El de 1974 fue el primer campeonato mundial de futbol que esperé con ansia. El épico de México 70 me tomó a una edad demasiado temprana aunque suficiente para recordar que el verde-amarillo era una combinación letal y se suministraba a ritmo de samba. Entonces ser el número diez era la mayor aspiración dentro de la cancha, hasta que en Alemania la tradición de los once números fijos cambió para siempre y se supo que había algo llamado Naranja Mecánica, una rotación de los jugadores de la selección holandesa donde las posiciones fijas sólo servían para dar la alineación. En ese mundial se alteraron las matemáticas del juego, el catorce se convirtió en el nuevo diez.

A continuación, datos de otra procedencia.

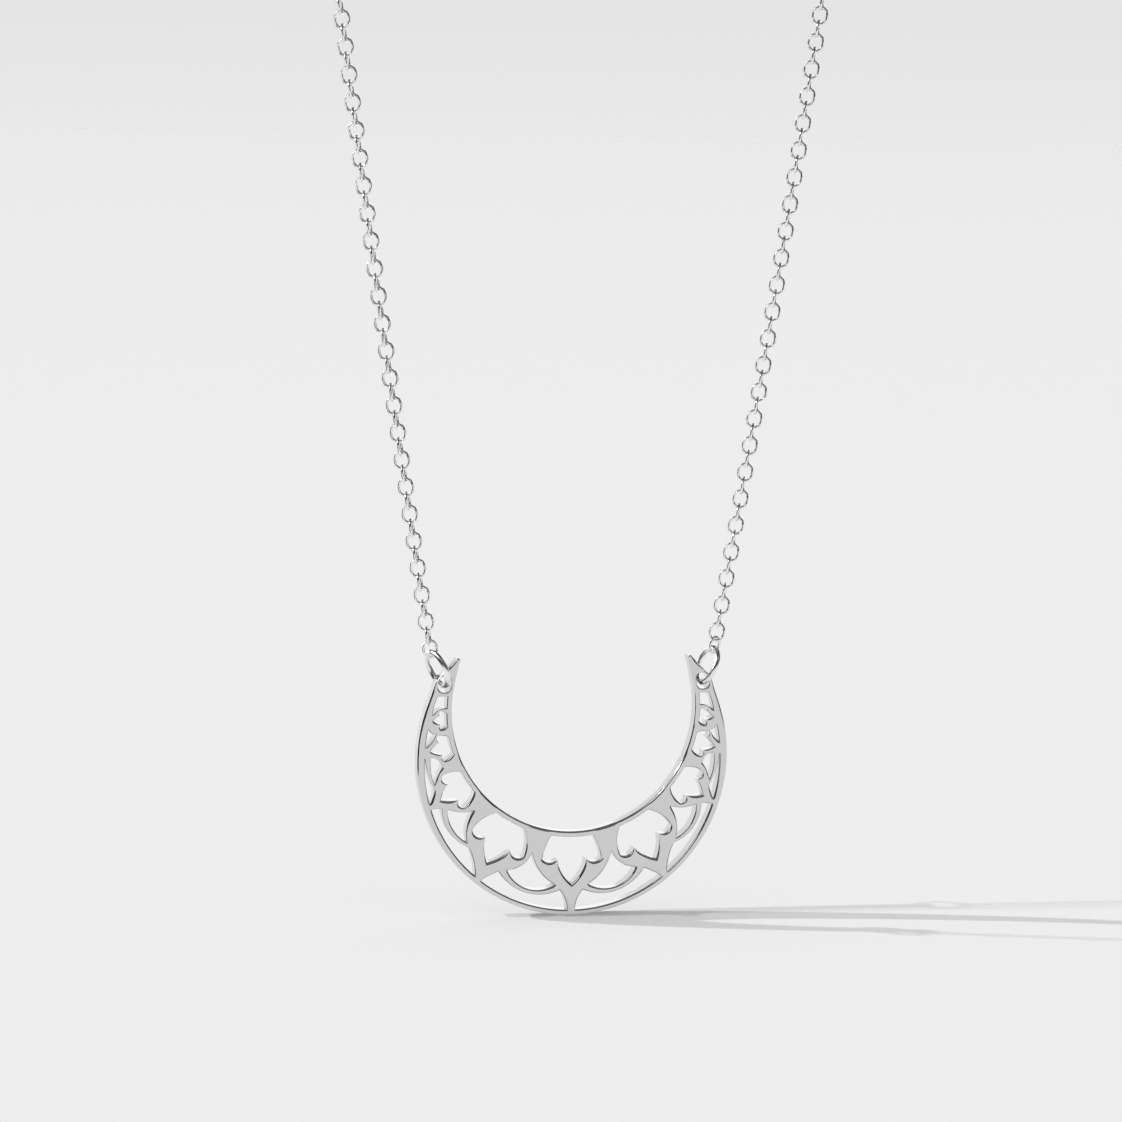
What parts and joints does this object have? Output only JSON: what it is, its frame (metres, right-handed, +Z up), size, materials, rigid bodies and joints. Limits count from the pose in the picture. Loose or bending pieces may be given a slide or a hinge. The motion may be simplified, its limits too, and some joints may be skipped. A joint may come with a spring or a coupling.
{
  "type": "moon necklace",
  "caption": "Necklace with a flat crescent pendant, horns up, cut through with a leaf and swag pattern, hung by rings from a fine cable chain.",
  "frame": {"origin": "point inside the loop, under the clasp, where the necklace hangs on the back of a neck", "axes": "+Z up along the hanging necklace, -Y towards the viewer of the pendant's front, +X to that viewer's right"},
  "size_m": [0.0682, 0.0044, 0.1896],
  "materials": {
    "silver": "polished"
  },
  "bodies": {
    "necklace": {"chain_left": "silver", "chain_right": "silver", "clasp": "silver"},
    "pendant": {"moon_plate": "silver", "jump_ring_left": "silver", "jump_ring_right": "silver"}
  },
  "joints": [
    {"name": "pendant_swing", "type": "hinge", "parent": "necklace", "child": "pendant", "pos_m": [0, 0, -0.15929], "axis": [1, 0, 0], "range_deg": [-30, 30]}
  ]
}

Ha muerto Johan Cruyff, quizá el hombre más influyente en la historia del balompié. Mientras otras leyendas, como Pelé y Maradona, se desvanecieron fuera del campo, el caso del holandés es singular, si fue grande en la cancha, fue más grande fuera de ésta.

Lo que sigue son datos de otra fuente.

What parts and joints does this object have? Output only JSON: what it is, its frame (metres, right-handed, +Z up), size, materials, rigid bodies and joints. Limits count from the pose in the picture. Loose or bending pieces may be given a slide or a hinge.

Presagiando quizá la muerte del artífice del Barcelona triunfador de los últimos años, un artículo de David Winner fechado el 8 de marzo pasado da pistas para entender su trascendencia: “La Iglesia de Cruyff, difundiendo por siempre el evangelio del futbol”, y lo ilustra con una fotocomposición usando como base la icónica pintura de otro genio holandés. En vez de aparecer los rostros originales de La lección de anatomía del Dr. Tulp, la cara de éste es Cruyff y los discípulos son Guardiola, Sacchi, Ancelotti, Xavi, Bergkamp, Stoichkov, Wenger; en medio un balón de gajos pentagonales con el que se ilustra la cátedra.
Hay un leve paralelismo entre Rembrandt y Cruyff. Ambos holandeses, hijos de familias modestas, desde niños se entregaron a su pasión y mostraron un talento especial. En sus años veintes, ya eran maestros con discípulos, uno en su taller, otro desde la cancha. Rembrandt y Vermeer forman parte de una generación de artistas holandeses que en el siglo XVII abrieron para el mundo una nueva perspectiva de la pintura, algo que nadie esperaba. La Naranja Mecánica hizo lo propio al revolucionar un juego que hasta entonces carecía de innovaciones destacadas, sobre todo en lo colectivo.
Cruyff es el equivalente a un filósofo del juego. Tuvo el tino de los iluminados. Su lema bien pudo ser “pienso, luego juego”. En una actividad que privilegia el talento de las piernas, ser cerebral fue su mayor virtud. Aunque nunca fue campeón del mundo, esa nostalgia no demerita su carrera, lo suyo fue más sobre la belleza del juego que sobre los trofeos, fue un artista del balón y de la estrategia. Su pensamiento trasciende la grama: “Calidad sin resultados no sirve. Resultados sin calidad, aburre”. En repetidas ocasiones consiguió las dos cosas.
Uno de los grandes entrenadores contemporáneos, Pep Guardiola, es hechura del holandés. Parte de aquel dream team que formó Cruyff en los noventas, Guardiola, por su entendimiento del juego, estaba llamado a ser el discípulo que eventualmente sustituiría al maestro, una relación de mutuo reconocimiento donde el culé ha confirmado su religión: “Cruyff construyó la catedral, nosotros sólo la hemos cuidado”. El afamado Tiki-taka con el que eventualmente la selección española conquistaría la Copa del Mundo en Sudáfrica 2010 es en gran medida obra intelectual de Cruyff. Nadie como él entendió mejor la geometría del juego; de haber sido contemporáneo, Pitágoras hubiese sido hincha del Barça y admirador de Cruyff.
En otro de sus lances filosóficos, el estratega dijo algo digno de un estadista: “Escoge al mejor jugador para cada posición y terminarás no con un fuerte 11, sino con 11 números uno”. Detrás de su visión de futbol total estaba un profundo entendimiento del juego como asociación, el interés en el equipo por encima del individuo.
El día de la final de Alemania 1974, la CFE tuvo el tino de cortar la luz en mi colonia. Muchos años después aprendí que la emoción es el pegamento de la memoria, quizá por ello no he perdonado a la CFE y quizá por ello Cruyff está en lo correcto cuando dijo: “en cierto modo soy probablemente inmortal”.